What is asked: Please give the data below again in full, exactly as it stands.

Available records:

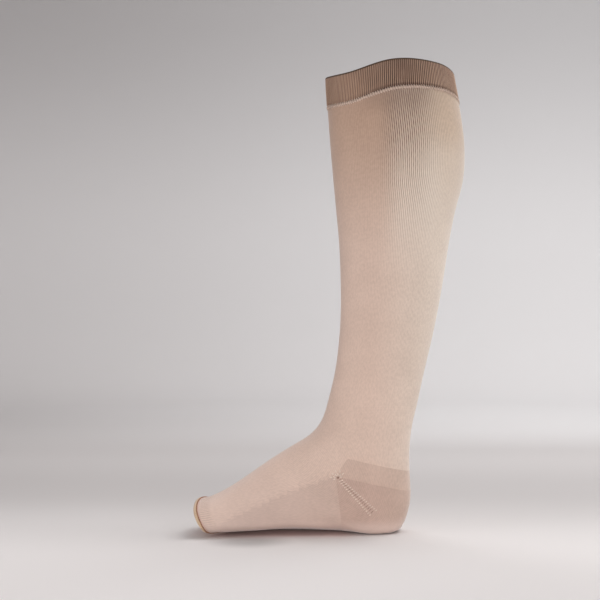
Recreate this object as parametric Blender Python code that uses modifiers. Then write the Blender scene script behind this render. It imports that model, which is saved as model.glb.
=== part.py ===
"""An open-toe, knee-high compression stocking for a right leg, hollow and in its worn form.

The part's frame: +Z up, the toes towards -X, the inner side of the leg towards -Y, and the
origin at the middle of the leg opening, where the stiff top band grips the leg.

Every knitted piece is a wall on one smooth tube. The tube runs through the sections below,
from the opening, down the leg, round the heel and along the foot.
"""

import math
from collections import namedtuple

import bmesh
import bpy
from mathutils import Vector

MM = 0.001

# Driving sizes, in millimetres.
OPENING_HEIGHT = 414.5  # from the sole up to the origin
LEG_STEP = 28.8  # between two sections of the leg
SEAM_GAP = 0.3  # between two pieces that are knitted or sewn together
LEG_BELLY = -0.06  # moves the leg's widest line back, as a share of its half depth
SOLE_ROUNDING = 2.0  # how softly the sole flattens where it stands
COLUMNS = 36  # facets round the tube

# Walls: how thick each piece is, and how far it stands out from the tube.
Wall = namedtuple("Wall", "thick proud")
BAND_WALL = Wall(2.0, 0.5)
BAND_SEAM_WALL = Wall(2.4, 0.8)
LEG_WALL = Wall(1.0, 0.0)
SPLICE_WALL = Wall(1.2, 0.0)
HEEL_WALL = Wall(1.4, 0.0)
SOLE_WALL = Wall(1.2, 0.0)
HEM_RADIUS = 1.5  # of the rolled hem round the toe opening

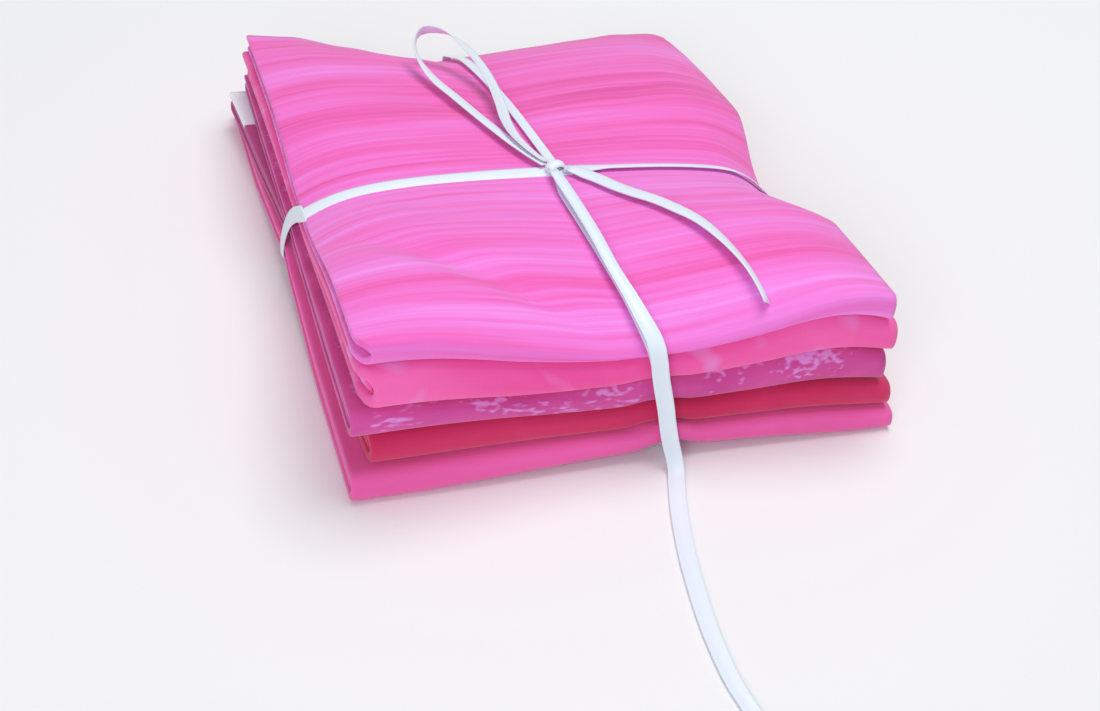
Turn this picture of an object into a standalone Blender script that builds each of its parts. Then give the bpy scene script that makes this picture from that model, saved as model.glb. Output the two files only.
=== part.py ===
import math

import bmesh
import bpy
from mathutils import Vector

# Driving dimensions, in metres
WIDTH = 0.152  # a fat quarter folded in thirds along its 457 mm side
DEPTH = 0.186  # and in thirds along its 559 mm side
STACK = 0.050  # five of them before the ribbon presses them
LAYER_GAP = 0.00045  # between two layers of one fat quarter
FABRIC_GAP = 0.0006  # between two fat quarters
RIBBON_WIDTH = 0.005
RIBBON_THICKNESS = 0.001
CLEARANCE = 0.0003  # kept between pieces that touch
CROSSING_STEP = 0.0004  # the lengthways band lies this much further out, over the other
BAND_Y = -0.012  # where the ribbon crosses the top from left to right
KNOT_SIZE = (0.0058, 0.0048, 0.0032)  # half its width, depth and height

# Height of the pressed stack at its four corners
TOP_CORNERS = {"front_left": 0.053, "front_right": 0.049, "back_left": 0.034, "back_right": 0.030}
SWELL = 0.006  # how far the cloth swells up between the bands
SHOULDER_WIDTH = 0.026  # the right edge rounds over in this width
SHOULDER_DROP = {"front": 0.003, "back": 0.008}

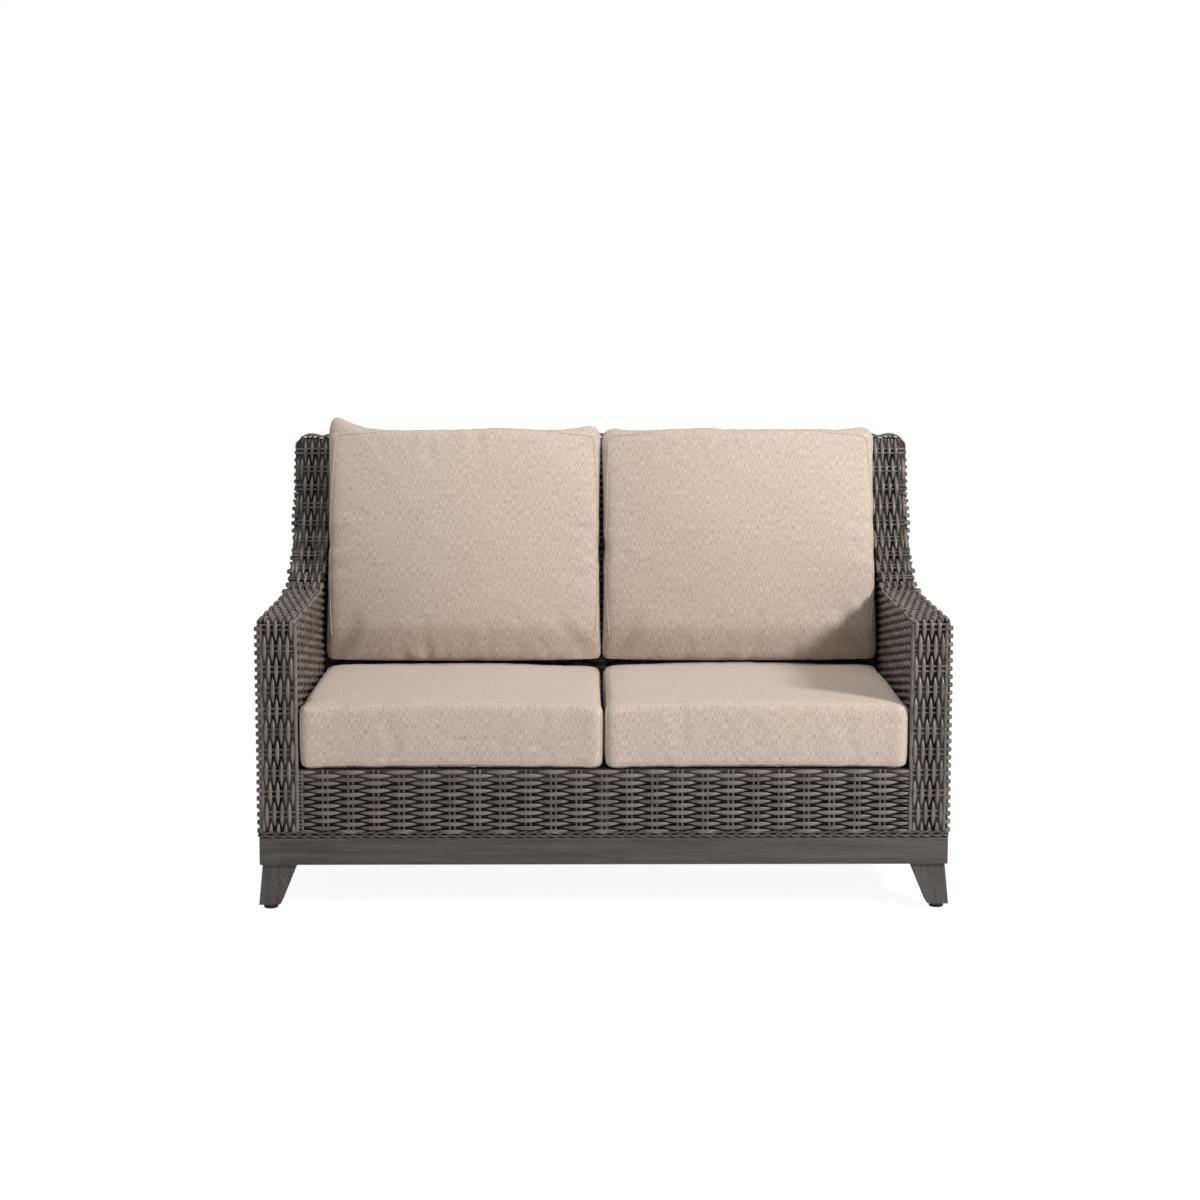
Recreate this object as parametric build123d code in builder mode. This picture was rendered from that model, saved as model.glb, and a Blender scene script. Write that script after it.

Problem solution:
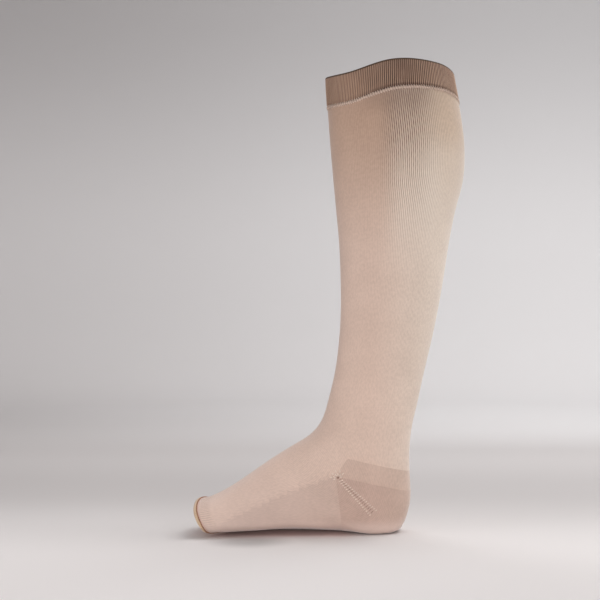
Recreate this object as parametric Blender Python code that uses modifiers. Then write the Blender scene script behind this render. It imports that model, which is saved as model.glb.
=== part.py ===
"""An open-toe, knee-high compression stocking for a right leg, hollow and in its worn form.

The part's frame: +Z up, the toes towards -X, the inner side of the leg towards -Y, and the
origin at the middle of the leg opening, where the stiff top band grips the leg.

Every knitted piece is a wall on one smooth tube. The tube runs through the sections below,
from the opening, down the leg, round the heel and along the foot.
"""

import math
from collections import namedtuple

import bmesh
import bpy
from mathutils import Vector

MM = 0.001

# Driving sizes, in millimetres.
OPENING_HEIGHT = 414.5  # from the sole up to the origin
LEG_STEP = 28.8  # between two sections of the leg
SEAM_GAP = 0.3  # between two pieces that are knitted or sewn together
LEG_BELLY = -0.06  # moves the leg's widest line back, as a share of its half depth
SOLE_ROUNDING = 2.0  # how softly the sole flattens where it stands
COLUMNS = 36  # facets round the tube

# Walls: how thick each piece is, and how far it stands out from the tube.
Wall = namedtuple("Wall", "thick proud")
BAND_WALL = Wall(2.0, 0.5)
BAND_SEAM_WALL = Wall(2.4, 0.8)
LEG_WALL = Wall(1.0, 0.0)
SPLICE_WALL = Wall(1.2, 0.0)
HEEL_WALL = Wall(1.4, 0.0)
SOLE_WALL = Wall(1.2, 0.0)
HEM_RADIUS = 1.5  # of the rolled hem round the toe opening

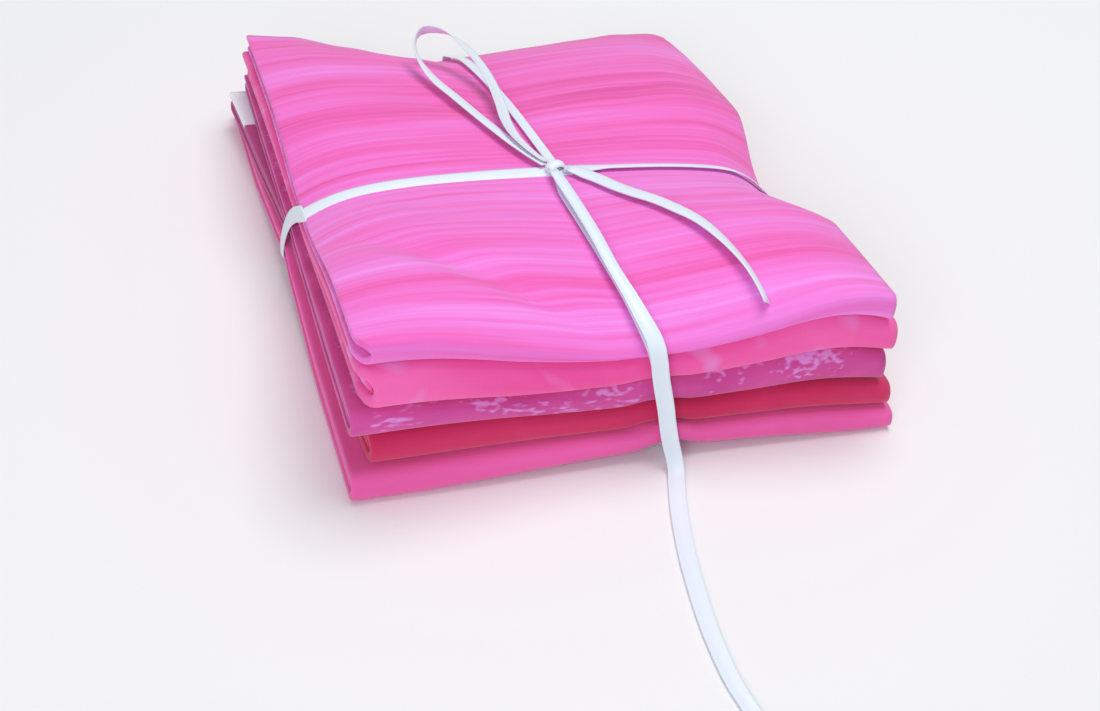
Turn this picture of an object into a standalone Blender script that builds each of its parts. Then give the bpy scene script that makes this picture from that model, saved as model.glb. Output the two files only.
=== part.py ===
import math

import bmesh
import bpy
from mathutils import Vector

# Driving dimensions, in metres
WIDTH = 0.152  # a fat quarter folded in thirds along its 457 mm side
DEPTH = 0.186  # and in thirds along its 559 mm side
STACK = 0.050  # five of them before the ribbon presses them
LAYER_GAP = 0.00045  # between two layers of one fat quarter
FABRIC_GAP = 0.0006  # between two fat quarters
RIBBON_WIDTH = 0.005
RIBBON_THICKNESS = 0.001
CLEARANCE = 0.0003  # kept between pieces that touch
CROSSING_STEP = 0.0004  # the lengthways band lies this much further out, over the other
BAND_Y = -0.012  # where the ribbon crosses the top from left to right
KNOT_SIZE = (0.0058, 0.0048, 0.0032)  # half its width, depth and height

# Height of the pressed stack at its four corners
TOP_CORNERS = {"front_left": 0.053, "front_right": 0.049, "back_left": 0.034, "back_right": 0.030}
SWELL = 0.006  # how far the cloth swells up between the bands
SHOULDER_WIDTH = 0.026  # the right edge rounds over in this width
SHOULDER_DROP = {"front": 0.003, "back": 0.008}

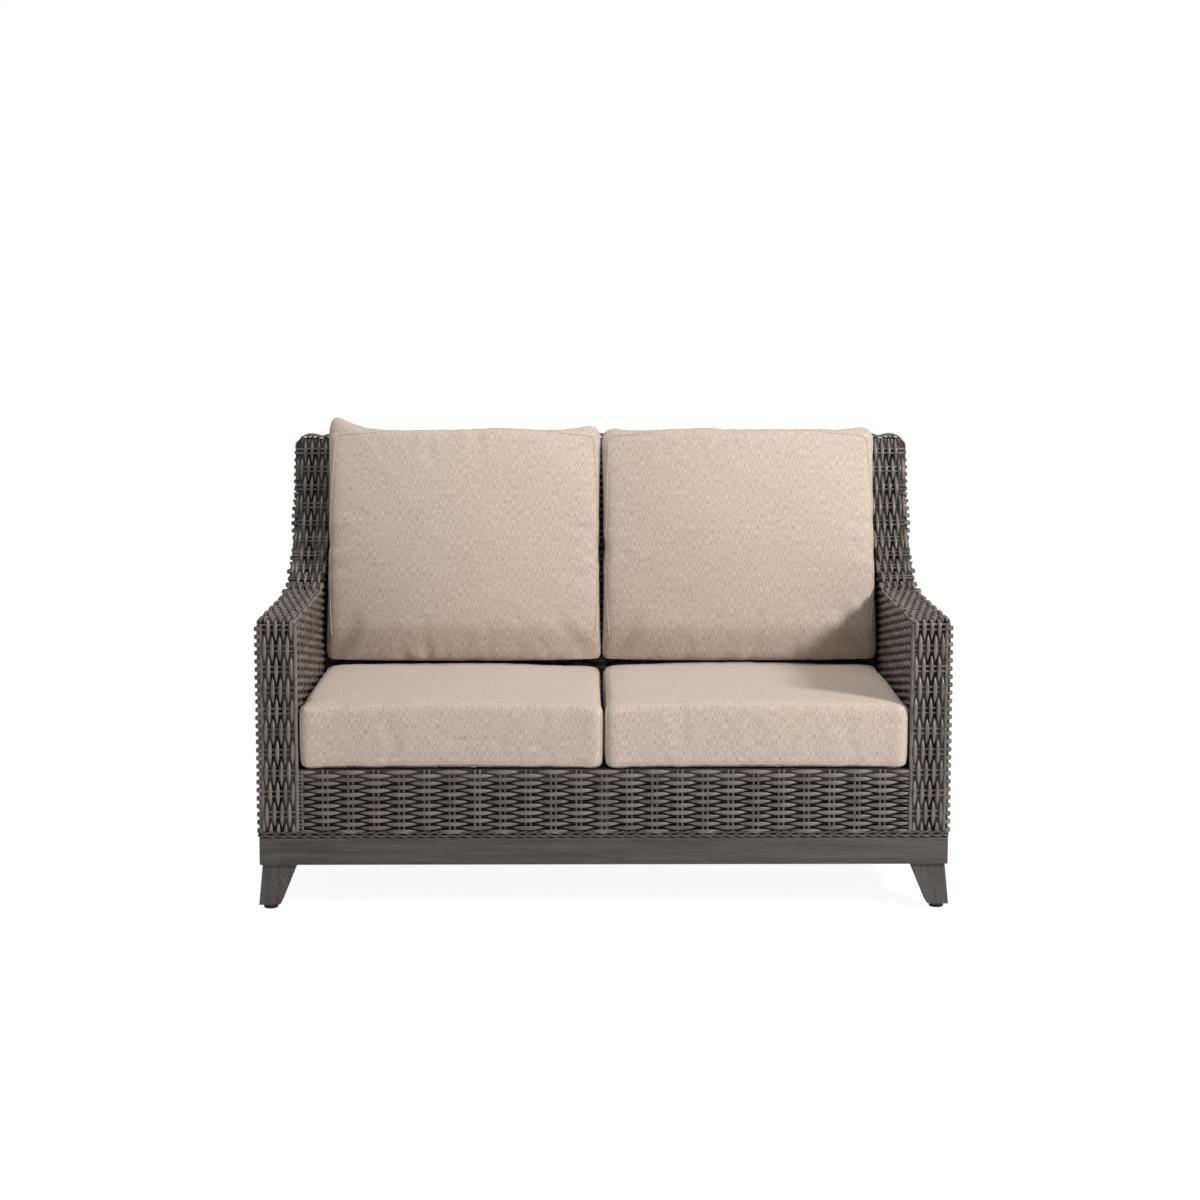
Recreate this object as parametric build123d code in builder mode. This picture was rendered from that model, saved as model.glb, and a Blender scene script. Write that script after it.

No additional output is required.